_Given instruction_
Using the listing below, copy exactly the lines from the one containing "circuit_board();" to the one containing "obj.data.transform(world)", both lines included, and no others.

_Data for this task_
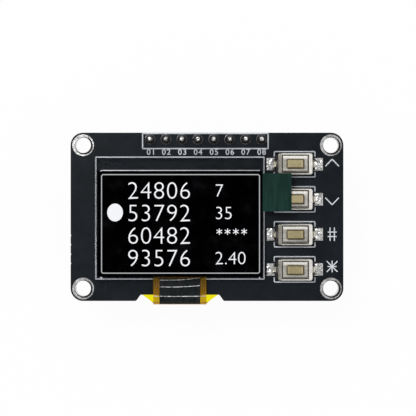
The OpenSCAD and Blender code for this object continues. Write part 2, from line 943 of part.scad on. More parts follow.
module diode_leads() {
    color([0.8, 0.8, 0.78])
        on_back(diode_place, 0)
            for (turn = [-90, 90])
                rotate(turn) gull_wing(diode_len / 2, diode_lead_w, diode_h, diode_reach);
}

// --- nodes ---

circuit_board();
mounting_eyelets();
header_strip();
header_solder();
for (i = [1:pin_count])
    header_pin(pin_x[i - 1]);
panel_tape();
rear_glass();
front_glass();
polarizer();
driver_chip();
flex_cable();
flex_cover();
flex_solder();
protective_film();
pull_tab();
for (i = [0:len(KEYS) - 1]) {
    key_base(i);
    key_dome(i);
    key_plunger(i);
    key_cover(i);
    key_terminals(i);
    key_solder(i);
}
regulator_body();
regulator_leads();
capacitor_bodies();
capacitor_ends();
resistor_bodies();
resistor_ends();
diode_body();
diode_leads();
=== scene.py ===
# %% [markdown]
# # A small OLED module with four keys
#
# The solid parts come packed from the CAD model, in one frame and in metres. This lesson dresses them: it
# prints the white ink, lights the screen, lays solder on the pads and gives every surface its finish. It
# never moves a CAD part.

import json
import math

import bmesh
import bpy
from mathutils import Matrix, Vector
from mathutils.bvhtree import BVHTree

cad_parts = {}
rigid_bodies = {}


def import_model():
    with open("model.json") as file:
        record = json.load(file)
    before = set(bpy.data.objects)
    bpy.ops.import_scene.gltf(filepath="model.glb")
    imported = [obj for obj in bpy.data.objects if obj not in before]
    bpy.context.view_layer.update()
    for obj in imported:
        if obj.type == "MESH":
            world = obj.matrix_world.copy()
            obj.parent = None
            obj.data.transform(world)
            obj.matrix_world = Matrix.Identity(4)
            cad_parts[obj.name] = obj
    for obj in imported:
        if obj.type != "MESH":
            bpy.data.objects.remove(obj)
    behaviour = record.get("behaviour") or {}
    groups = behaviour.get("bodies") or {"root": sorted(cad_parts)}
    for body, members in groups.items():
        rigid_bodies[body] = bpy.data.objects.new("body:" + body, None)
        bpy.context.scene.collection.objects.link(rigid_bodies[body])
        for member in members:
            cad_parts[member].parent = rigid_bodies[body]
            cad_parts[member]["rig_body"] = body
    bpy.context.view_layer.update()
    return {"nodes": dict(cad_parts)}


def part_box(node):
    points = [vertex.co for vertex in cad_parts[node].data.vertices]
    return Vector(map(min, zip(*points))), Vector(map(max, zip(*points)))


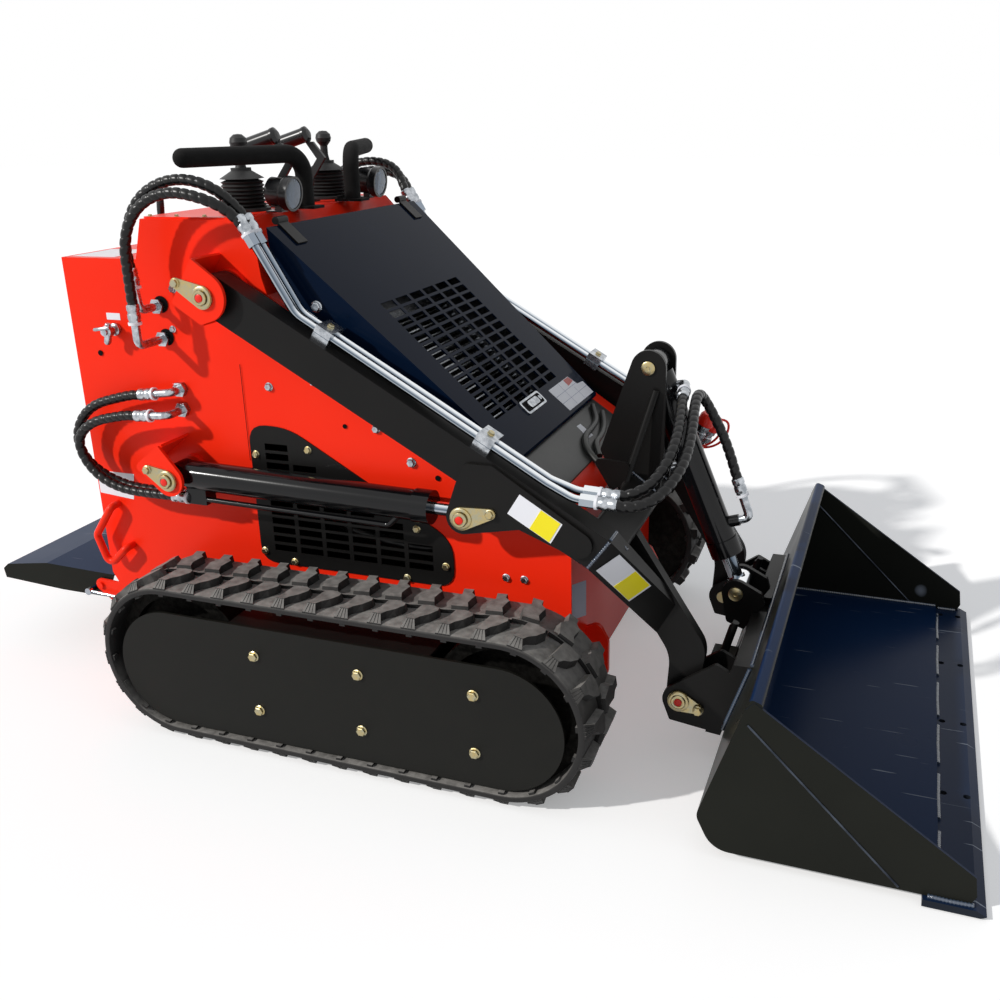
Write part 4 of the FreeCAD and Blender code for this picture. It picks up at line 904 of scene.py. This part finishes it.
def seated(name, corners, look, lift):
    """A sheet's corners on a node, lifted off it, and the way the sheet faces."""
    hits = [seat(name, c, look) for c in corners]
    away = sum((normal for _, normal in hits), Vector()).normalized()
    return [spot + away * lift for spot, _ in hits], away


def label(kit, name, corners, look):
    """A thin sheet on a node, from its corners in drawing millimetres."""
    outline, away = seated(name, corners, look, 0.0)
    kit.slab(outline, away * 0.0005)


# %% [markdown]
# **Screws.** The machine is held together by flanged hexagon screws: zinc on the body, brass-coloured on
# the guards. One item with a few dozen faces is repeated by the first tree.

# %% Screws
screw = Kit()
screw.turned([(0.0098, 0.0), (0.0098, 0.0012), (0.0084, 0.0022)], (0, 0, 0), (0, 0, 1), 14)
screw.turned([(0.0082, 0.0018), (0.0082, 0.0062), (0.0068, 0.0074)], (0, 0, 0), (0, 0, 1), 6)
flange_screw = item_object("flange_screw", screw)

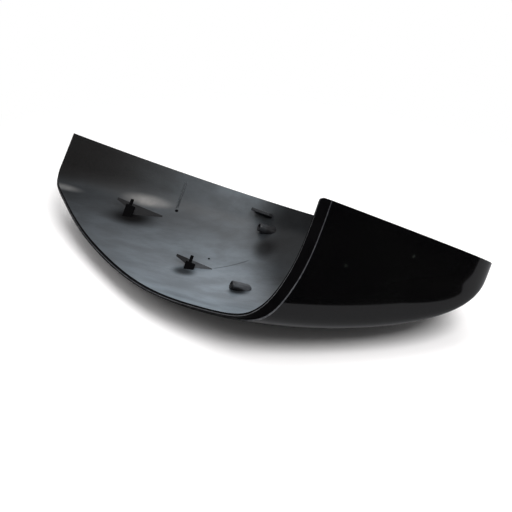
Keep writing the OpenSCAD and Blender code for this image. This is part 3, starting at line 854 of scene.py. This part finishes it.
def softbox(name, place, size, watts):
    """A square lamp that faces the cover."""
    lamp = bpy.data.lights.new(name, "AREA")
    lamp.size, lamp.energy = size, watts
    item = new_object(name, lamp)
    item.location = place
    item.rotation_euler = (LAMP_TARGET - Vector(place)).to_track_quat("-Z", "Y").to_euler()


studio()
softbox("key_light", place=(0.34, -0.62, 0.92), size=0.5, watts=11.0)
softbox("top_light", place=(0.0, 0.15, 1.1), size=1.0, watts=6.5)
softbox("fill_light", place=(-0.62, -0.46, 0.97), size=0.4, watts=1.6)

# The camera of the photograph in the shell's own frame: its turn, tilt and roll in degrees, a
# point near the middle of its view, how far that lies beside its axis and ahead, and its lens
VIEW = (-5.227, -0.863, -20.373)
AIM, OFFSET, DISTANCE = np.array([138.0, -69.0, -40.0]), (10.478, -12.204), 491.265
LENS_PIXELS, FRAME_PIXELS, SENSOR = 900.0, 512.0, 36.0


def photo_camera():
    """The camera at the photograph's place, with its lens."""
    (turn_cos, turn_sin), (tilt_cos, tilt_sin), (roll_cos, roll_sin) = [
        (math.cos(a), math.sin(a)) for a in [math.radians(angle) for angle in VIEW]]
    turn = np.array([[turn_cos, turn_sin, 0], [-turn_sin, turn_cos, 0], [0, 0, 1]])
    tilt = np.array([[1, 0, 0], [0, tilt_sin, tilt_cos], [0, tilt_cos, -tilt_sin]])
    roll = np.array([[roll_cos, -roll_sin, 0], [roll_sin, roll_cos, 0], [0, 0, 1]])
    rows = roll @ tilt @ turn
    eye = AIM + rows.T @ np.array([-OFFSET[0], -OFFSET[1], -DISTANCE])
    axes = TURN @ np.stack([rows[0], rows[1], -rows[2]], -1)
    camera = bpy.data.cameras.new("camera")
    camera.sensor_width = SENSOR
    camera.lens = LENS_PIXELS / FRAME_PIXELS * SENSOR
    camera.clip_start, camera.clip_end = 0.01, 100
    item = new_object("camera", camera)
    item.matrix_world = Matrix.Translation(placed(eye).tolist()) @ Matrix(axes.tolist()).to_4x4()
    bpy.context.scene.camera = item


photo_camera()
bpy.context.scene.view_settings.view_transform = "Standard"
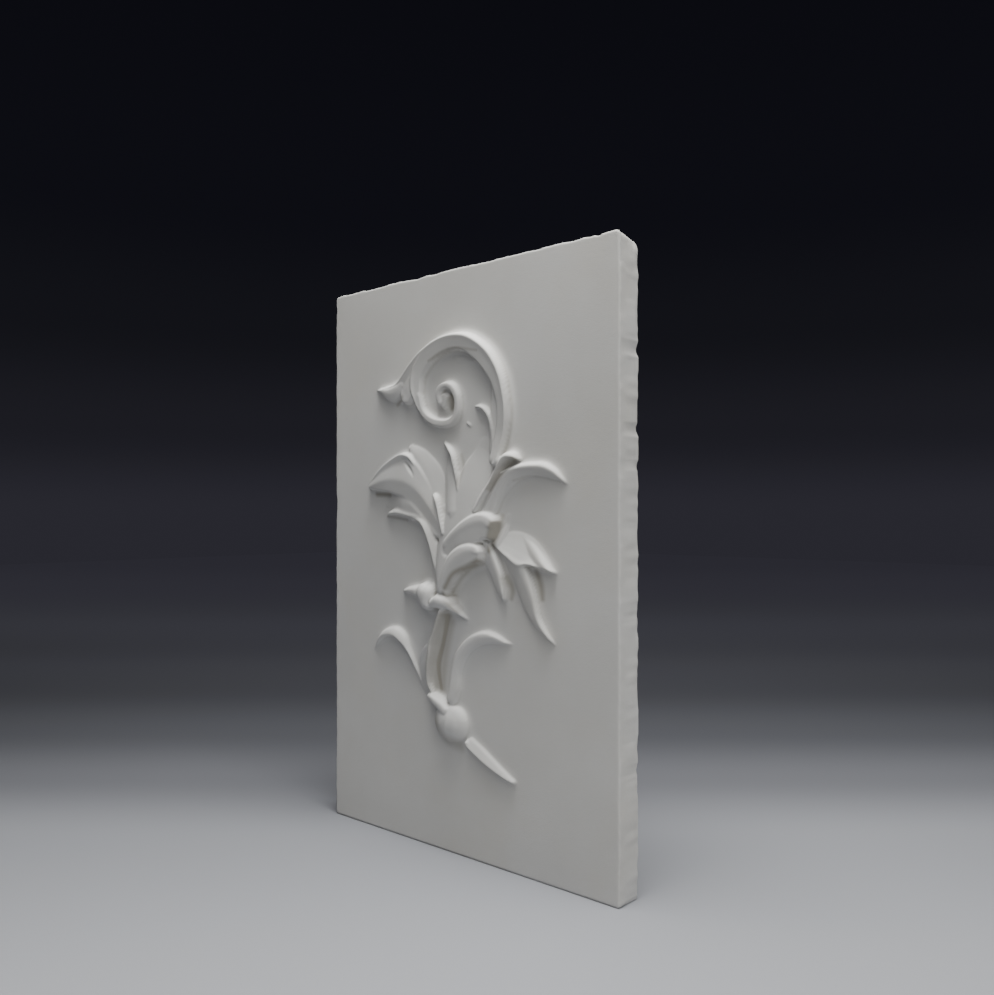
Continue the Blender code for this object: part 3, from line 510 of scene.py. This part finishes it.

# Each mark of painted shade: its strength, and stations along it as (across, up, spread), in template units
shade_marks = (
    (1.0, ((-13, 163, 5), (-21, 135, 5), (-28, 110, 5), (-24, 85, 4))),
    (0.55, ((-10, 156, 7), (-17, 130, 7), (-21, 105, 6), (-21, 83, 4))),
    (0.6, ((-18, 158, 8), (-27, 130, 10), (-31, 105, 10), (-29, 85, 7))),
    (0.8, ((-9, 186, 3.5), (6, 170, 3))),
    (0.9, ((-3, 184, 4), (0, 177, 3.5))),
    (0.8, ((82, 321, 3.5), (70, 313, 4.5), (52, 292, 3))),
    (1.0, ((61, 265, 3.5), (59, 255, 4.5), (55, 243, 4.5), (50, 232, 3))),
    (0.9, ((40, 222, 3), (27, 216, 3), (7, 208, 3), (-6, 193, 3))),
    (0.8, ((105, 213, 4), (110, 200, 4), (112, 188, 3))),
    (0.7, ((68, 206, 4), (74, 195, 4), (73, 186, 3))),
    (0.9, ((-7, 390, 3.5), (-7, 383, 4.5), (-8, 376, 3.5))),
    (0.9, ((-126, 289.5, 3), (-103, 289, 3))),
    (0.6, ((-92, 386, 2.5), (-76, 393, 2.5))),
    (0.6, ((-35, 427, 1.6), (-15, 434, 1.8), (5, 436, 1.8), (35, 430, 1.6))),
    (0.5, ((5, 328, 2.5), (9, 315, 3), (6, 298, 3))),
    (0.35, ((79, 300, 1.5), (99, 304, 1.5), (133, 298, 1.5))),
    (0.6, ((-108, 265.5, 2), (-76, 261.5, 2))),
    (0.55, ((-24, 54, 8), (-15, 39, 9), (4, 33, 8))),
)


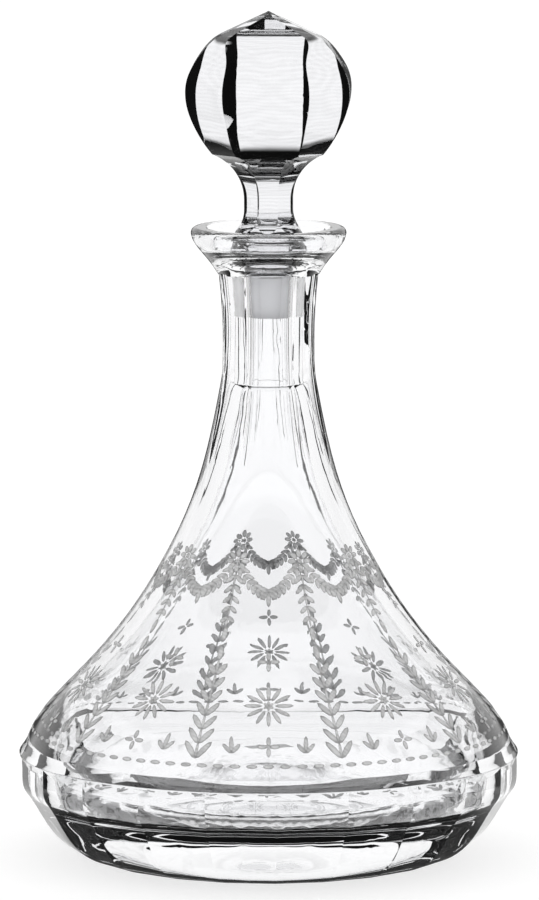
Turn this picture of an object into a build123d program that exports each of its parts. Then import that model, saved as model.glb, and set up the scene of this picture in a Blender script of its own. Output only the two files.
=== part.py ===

_Complete output_
circuit_board();
mounting_eyelets();
header_strip();
header_solder();
for (i = [1:pin_count])
    header_pin(pin_x[i - 1]);
panel_tape();
rear_glass();
front_glass();
polarizer();
driver_chip();
flex_cable();
flex_cover();
flex_solder();
protective_film();
pull_tab();
for (i = [0:len(KEYS) - 1]) {
    key_base(i);
    key_dome(i);
    key_plunger(i);
    key_cover(i);
    key_terminals(i);
    key_solder(i);
}
regulator_body();
regulator_leads();
capacitor_bodies();
capacitor_ends();
resistor_bodies();
resistor_ends();
diode_body();
diode_leads();
=== scene.py ===
# %% [markdown]
# # A small OLED module with four keys
#
# The solid parts come packed from the CAD model, in one frame and in metres. This lesson dresses them: it
# prints the white ink, lights the screen, lays solder on the pads and gives every surface its finish. It
# never moves a CAD part.

import json
import math

import bmesh
import bpy
from mathutils import Matrix, Vector
from mathutils.bvhtree import BVHTree

cad_parts = {}
rigid_bodies = {}


def import_model():
    with open("model.json") as file:
        record = json.load(file)
    before = set(bpy.data.objects)
    bpy.ops.import_scene.gltf(filepath="model.glb")
    imported = [obj for obj in bpy.data.objects if obj not in before]
    bpy.context.view_layer.update()
    for obj in imported:
        if obj.type == "MESH":
            world = obj.matrix_world.copy()
            obj.parent = None
            obj.data.transform(world)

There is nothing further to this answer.